I stand with those who believe that principled understanding is possible. This thesis presents five years of work towards developing mathematically-grounded theory describing the learning behavior of neural networks. In Part I, we study the learning behavior of \textit{kernel methods}, a class of learning rule equivalent to a large-width limit of neural networks, and obtain simple closed-form theories describing their training dynamics and test-time performance in various settings. We also derive an inverse mapping by which certain kernel methods can be transformed back into trainable neural networks. In Part II, we study the learning behavior of neural networks in the more realistic feature learning regime. We first give a simple derivation of the feature-learning large-width limit using the perspective of the spectral norm. We conclude with a scaling analysis of the feature learning strength which suggests the existence of an ``ultra-rich'' limit opposite the kernel limit. My hope and belief is that these efforts constitute small but useful steps in the broader research endeavor of putting scientific backing to the dark art of neural network training.
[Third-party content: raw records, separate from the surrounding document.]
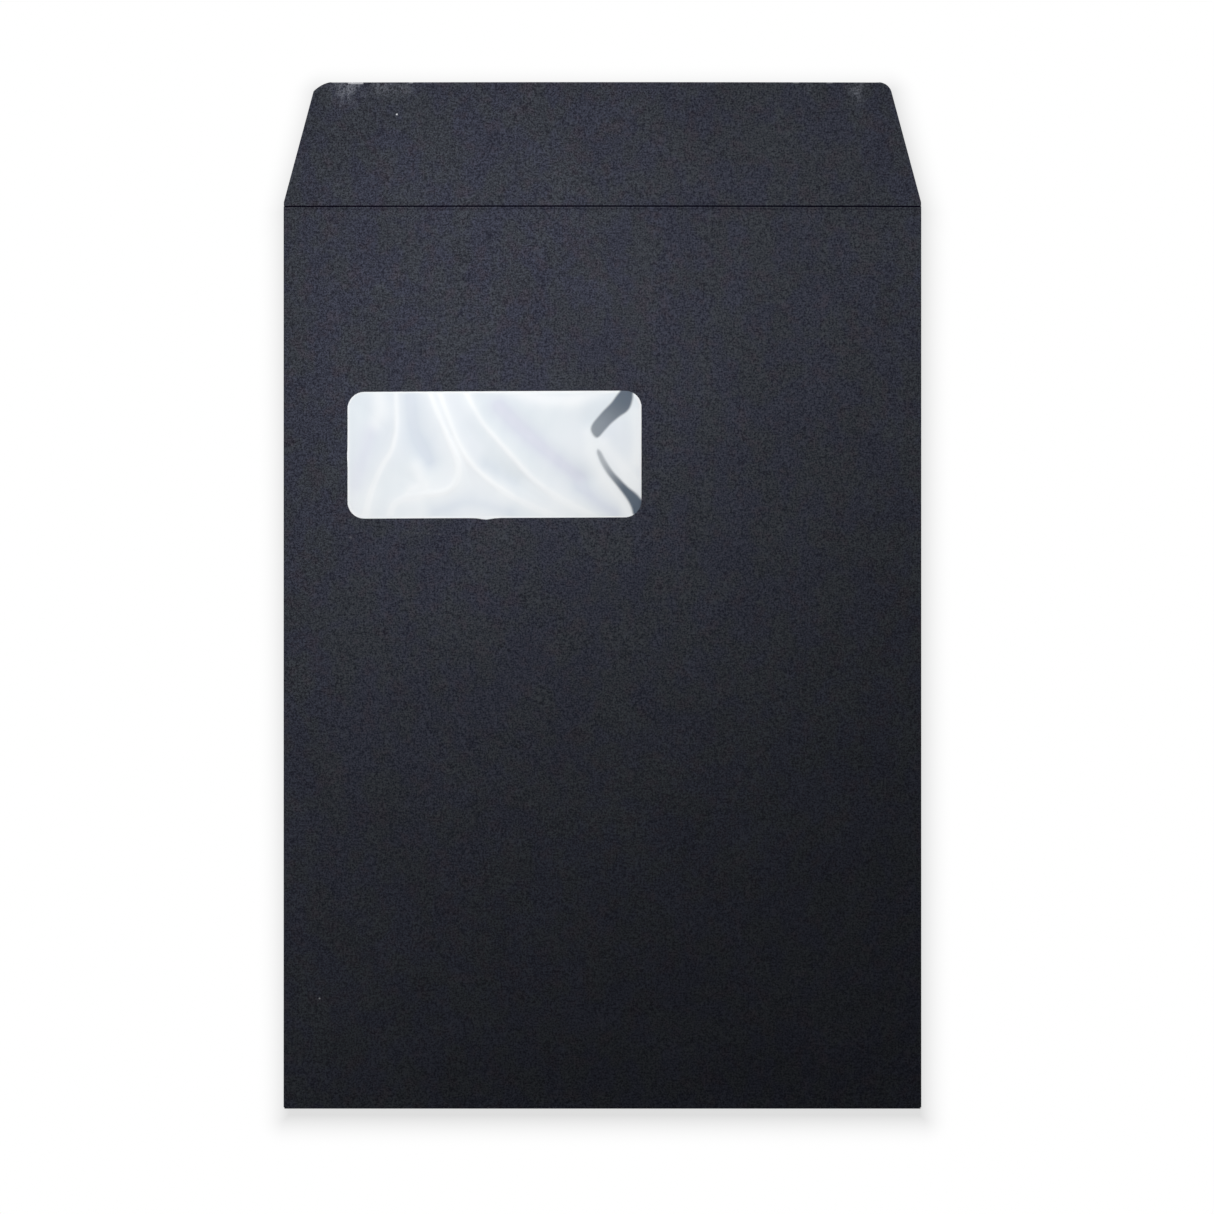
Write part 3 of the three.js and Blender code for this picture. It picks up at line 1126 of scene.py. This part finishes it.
@dataclass(frozen=True)
class PaperSheet:
    """The envelope's folded sheet: cut from a flat blank, folded, and given its thickness."""

    fold: FoldPlan
    window: WindowPlan
    cell: float = 2.5 * MM
    fold_steps: int = 8
    corner_steps: int = 8

    def build(self) -> Piece:
        """Model the sheet.

        Returns:
            The finished sheet's object.
        """
        fold = self.fold
        low, high = (-fold.blank_half, fold.blank_bottom), (fold.blank_half, fold.opened_length)
        sheet = flat_grid("paper_sheet", low, high, self.cell)
        with EditMode(sheet) as edit:
            self.cut_fold_lines(edit)
            edit.select_faces(self.is_waste)
            edit.delete_selected()
            self.round_window_corners(edit)
        self.fold_up(sheet)
        apply_modifier(sheet, "SOLIDIFY", thickness=fold.paper, offset=0.0)
        self.press_score(sheet)
        smooth_by_angle(sheet, math.radians(50))
        return sheet

    def cut_fold_lines(self, edit: EditMode) -> None:
        """Cut the blank's faces along every fold, joggle, score and window line.

        Args:
            edit: The blank in edit mode.
        """
        fold, window = self.fold, self.window
        ends = np.linspace(0.0, fold.fold_length, self.fold_steps + 1)
        columns = [sign * (fold.fold_x + end) for sign in (-1, 1) for end in ends]
        step_up = fold.seam_overlap / 2 + fold.joggle_clearance
        joggle = np.linspace(step_up, step_up + fold.joggle, 5)
        columns += [-(2 * fold.fold_x + fold.fold_length - place) for place in joggle]
        columns += [window.left, window.left + window.corner, window.right - window.corner, window.right]
        kink, _, reach, _, _ = window.edge_dents[0]
        columns += [(kink + reach * share) * MM for share in (-1.2, -0.6, 0.0, 0.6, 1.2)]
        bottom_end = fold.bottom_start - fold.bottom_length
        bottom = np.linspace(bottom_end, fold.bottom_start, 2 * self.fold_steps + 1)
        score = [fold.pocket_height + side * fold.score_width / 2 for side in (-1, 0, 1)]
        score.append(fold.pocket_height + fold.flap_shoulder)
        angles = np.linspace(fold.flap_taper, math.pi / 2, self.corner_steps + 1)[:-1]
        corner = [fold.opened_length - fold.flap_corner * (1 - math.sin(angle)) for angle in angles]
        worn = [fold.opened_length - fold.worn_up * share for share in (1.0, 0.005)]
        rows = [*bottom, fold.side_start, *fold.lift_rows, *score, *corner, *worn]
        rows += [window.bottom, window.bottom + window.corner, window.top - window.corner, window.top]
        cuts = [((column, 0.0), (1.0, 0.0)) for column in columns]
        cuts += [((0.0, row), (0.0, 1.0)) for row in rows]
        for through, normal in cuts:
            bpy.ops.mesh.select_all(action="SELECT")
            edit.cut(through, normal)

    def is_waste(self, u: float, v: float) -> bool:
        """Tell whether a face of the flat grid falls outside the die-cut blank."""
        fold = self.fold
        return abs(u) > fold.fold_x and not fold.side_start < v < fold.pocket_height

    def round_window_corners(self, edit: EditMode) -> None:
        """Cut the window's round corners as short straight cuts, and take out what they leave inside.

        Args:
            edit: The blank in edit mode.
        """
        window = self.window
        radius = window.corner
        steps = np.linspace(0.0, math.pi / 2, self.corner_steps + 1)
        for centre_u, side_u in ((window.left + radius, -1), (window.right - radius, 1)):
            for centre_v, side_v in ((window.bottom + radius, -1), (window.top - radius, 1)):

                def in_corner(u: float, v: float) -> bool:
                    """Tell whether a face lies in this corner's square."""
                    return 0 < (u - centre_u) * side_u < radius and 0 < (v - centre_v) * side_v < radius

                for first, second in zip(steps[:-1], steps[1:]):
                    middle = (first + second) / 2
                    out = (side_u * math.cos(middle), side_v * math.sin(middle))
                    reach = radius * math.cos((second - first) / 2)
                    edit.select_faces(in_corner)
                    edit.cut((centre_u + out[0] * reach, centre_v + out[1] * reach), out)
        edit.select_faces(lambda u, v: window.depth_inside(np.array(u), np.array(v)) > 0)
        edit.delete_selected()

    def fold_up(self, sheet: Piece) -> None:
        """Move the flat blank's points to their folded places, with the paper's soft relief.

        Args:
            sheet: The flat blank.
        """
        points = read_points(sheet)
        u, v = self.window.unsettle(points[:, 0], points[:, 1])
        x, y, z = self.fold.place(u, v)
        front = (v > self.fold.bottom_start) & (np.abs(u) <= self.fold.fold_x)
        z = z + np.where(front, self.fold.soft_relief(x, v), 0.0)
        write_points(sheet, np.column_stack([x, self.fold.to_frame(y), z]))

    def press_score(self, sheet: Piece) -> None:
        """Press the scored groove into the outer face along the crease.

        Args:
            sheet: The folded sheet.
        """
        points = read_points(sheet)
        x, v, z = points[:, 0], points[:, 1] + self.fold.opened_length / 2, points[:, 2]
        from_crease = np.abs(v - self.fold.pocket_height)
        outer = z > self.fold.arch_height(x, v)
        depth = self.fold.score_depth * np.clip(1 - from_crease / (self.fold.score_width / 2), 0.0, 1.0)
        points[:, 2] = z - np.where(outer, depth, 0.0)
        write_points(sheet, points)


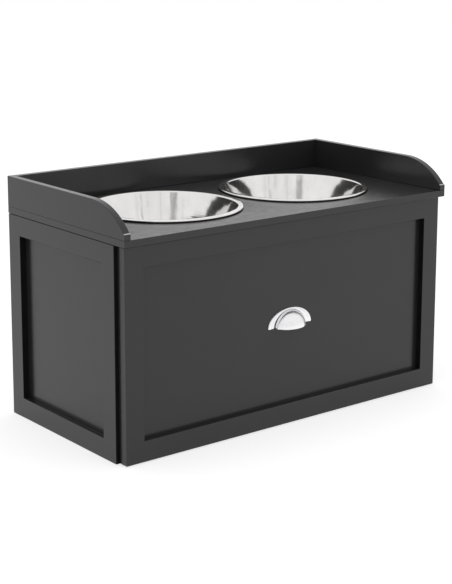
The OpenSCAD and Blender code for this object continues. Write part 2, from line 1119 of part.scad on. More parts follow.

A unifying theme throughout this thesis is the emergence of an understandable discretized or quantized picture from the messy continuum of deep network training when an appropriate limit is taken or a suitable lens applied. This is realized in different ways in different chapters: when studying kernel methods, we often obtain an understandable theory phrased in terms of kernel eigenmodes, and when studying feature learning, we find discretization arising in the singular spectrum of weight matrices and in stepwise loss trajectories in the ultra-rich regime.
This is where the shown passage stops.